Prior to the release of the quarterly wages index, Prime Minister Scott Morrison said it was right to highlight the problems with real wages.

“Inflation is the challenge when it comes to real wages, rising wages will be driven by the forces I have said, and that’s why this election is so important,” he told reporters.

The prime minister said he had been “very candid” with Australians about the economic challenges people were currently facing and that Labor did not have a “magic bullet” for it.

“The only way you get wages is by good sensible economic policies that drive down unemployment and that support growth in the economy, which enables businesses to be able to pay their staff more,” Morrison said, adding that having a Labor government in power would be risking the country’s economic management.

Labor Leader Anthony Albanese told the National Press Club that the current situation was the result of the Morrison government’s “economic failures.”
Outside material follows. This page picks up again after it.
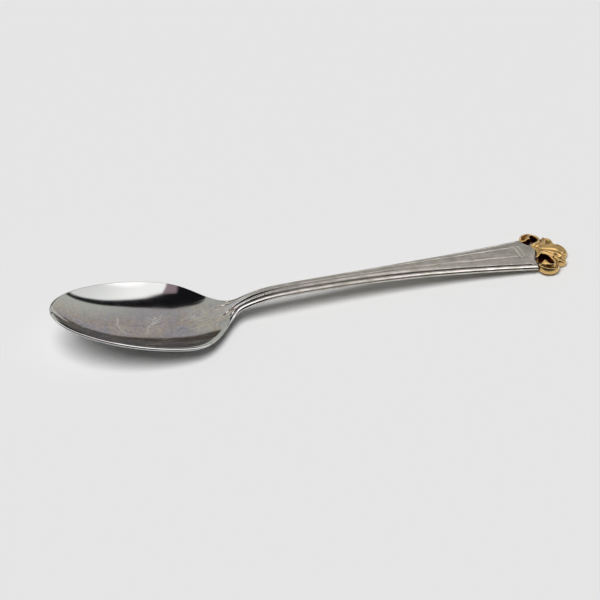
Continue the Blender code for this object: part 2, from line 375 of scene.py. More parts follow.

Albanese said his approach to increasing both profits and wages “without adding inflationary pressure” would be to bring business, employer groups, and trade unions together to “collaborate” on secure work and ensure enterprise bargaining was “working effectively.”

“This is the fundamental economic challenge right now, and we must view government, business, unions and employees as partners in tackling it,” he said.